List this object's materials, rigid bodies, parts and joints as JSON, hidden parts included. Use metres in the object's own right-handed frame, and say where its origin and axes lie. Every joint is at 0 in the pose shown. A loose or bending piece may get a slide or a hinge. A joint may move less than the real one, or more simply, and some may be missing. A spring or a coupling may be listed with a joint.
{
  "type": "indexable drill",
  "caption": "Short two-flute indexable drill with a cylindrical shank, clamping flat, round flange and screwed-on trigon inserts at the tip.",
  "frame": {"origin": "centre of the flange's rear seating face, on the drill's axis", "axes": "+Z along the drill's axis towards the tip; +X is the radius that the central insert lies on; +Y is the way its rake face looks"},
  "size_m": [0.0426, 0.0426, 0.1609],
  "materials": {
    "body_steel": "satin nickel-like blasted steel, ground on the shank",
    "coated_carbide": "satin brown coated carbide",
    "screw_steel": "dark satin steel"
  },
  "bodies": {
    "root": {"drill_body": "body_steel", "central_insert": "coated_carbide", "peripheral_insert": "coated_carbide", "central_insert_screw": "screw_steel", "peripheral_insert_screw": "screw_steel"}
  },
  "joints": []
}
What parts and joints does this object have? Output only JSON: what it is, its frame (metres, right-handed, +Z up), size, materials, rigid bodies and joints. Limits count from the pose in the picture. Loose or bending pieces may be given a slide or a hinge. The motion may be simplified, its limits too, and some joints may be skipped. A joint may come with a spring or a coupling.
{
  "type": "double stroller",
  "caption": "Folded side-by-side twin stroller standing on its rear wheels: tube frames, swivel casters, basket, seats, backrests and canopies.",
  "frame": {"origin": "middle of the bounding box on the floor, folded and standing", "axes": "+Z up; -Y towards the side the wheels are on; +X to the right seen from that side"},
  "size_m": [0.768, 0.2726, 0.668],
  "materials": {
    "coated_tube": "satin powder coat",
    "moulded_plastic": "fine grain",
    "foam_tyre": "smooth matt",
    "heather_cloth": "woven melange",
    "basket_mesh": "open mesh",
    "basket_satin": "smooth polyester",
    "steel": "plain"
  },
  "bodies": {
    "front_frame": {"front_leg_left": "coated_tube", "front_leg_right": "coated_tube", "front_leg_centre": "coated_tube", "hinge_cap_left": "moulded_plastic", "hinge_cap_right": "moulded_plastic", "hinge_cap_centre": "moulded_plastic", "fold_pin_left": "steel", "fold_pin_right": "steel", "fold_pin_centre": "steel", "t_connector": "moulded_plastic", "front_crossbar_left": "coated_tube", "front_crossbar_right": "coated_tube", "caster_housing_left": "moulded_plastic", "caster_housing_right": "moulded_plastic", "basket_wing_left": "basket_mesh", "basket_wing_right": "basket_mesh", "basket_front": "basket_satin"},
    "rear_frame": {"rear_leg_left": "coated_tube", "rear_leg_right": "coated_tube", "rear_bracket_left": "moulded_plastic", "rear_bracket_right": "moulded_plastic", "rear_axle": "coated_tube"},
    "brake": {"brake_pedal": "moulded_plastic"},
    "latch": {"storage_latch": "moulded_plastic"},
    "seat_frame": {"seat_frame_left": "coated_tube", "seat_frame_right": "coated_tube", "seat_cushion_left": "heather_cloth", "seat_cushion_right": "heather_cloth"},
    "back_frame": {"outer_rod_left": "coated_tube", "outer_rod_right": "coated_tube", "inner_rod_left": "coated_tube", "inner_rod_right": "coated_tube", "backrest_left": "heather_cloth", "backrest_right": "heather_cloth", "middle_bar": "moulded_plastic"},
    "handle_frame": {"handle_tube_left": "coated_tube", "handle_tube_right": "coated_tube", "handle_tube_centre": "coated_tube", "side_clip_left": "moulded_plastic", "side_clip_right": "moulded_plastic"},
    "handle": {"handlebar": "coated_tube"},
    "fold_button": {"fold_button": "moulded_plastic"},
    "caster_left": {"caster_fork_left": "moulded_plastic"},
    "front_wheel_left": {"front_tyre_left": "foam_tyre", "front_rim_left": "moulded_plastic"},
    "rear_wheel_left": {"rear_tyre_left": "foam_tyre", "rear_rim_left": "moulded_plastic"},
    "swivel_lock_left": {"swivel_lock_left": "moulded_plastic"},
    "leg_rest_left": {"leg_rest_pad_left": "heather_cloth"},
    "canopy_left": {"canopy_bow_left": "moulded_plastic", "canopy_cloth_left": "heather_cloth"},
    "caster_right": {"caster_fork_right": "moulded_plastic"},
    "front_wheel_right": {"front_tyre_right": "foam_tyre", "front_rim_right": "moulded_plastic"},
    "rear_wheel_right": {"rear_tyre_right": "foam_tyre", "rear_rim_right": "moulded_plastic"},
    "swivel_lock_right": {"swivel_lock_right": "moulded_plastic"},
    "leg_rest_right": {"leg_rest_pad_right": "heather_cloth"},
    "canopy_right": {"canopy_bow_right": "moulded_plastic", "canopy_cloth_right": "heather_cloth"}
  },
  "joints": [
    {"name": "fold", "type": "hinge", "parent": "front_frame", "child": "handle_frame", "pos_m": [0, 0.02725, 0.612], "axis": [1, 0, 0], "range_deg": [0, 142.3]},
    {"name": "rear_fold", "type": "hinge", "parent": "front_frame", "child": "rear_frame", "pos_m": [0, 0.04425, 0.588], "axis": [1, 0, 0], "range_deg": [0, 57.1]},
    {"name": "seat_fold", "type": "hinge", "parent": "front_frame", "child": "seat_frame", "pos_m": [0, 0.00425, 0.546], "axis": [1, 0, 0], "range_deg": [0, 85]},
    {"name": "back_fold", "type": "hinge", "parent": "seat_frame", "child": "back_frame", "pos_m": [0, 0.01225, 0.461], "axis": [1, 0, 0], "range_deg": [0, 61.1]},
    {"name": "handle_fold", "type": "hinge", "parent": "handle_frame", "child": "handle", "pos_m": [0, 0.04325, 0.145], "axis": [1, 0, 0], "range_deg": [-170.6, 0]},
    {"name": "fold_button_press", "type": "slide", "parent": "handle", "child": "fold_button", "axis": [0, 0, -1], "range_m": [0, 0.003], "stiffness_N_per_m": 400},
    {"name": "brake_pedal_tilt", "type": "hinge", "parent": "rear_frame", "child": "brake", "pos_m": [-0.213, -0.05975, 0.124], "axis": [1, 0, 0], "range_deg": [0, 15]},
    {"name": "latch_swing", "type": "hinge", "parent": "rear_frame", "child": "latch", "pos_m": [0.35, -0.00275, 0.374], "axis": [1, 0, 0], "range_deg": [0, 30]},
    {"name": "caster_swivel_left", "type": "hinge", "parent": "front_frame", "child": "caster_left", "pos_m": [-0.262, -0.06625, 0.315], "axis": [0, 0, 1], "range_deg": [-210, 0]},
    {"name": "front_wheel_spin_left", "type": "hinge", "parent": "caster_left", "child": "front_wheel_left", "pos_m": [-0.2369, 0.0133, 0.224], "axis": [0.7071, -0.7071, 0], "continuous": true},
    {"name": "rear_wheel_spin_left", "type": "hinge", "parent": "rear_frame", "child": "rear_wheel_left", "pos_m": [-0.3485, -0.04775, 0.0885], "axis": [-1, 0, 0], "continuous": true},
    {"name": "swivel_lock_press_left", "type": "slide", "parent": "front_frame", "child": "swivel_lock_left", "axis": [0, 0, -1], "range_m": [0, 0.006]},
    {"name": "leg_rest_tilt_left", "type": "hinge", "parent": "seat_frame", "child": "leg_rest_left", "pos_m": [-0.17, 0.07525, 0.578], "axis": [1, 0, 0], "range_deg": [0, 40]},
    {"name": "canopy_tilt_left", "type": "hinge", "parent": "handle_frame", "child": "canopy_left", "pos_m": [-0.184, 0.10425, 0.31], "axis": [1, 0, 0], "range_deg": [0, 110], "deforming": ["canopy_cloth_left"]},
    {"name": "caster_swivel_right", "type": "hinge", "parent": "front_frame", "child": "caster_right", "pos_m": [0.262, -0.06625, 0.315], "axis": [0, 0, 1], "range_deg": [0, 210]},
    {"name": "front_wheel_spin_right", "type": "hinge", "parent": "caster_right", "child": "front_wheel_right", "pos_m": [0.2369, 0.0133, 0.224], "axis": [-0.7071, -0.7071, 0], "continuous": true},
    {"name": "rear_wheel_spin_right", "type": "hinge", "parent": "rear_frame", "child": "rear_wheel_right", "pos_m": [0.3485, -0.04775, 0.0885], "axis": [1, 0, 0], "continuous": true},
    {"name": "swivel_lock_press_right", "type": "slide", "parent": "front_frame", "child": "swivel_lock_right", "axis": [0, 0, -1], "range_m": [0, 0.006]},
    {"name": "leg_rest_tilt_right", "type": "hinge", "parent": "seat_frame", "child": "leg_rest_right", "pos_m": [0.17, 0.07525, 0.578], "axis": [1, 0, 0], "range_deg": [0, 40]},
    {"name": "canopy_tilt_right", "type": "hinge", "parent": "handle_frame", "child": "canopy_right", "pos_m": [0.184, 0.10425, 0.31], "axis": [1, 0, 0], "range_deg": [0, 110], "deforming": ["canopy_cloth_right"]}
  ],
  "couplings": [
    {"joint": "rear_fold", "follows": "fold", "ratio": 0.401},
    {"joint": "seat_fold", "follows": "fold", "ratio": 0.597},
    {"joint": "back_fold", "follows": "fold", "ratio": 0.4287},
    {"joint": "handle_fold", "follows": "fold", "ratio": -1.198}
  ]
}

◇ ◇ ◇ ◇ ◇

▸ **The task**
Each line in the material either holds the string "materials" or does not. State how many do, and nothing else.

▸ **The answer**
4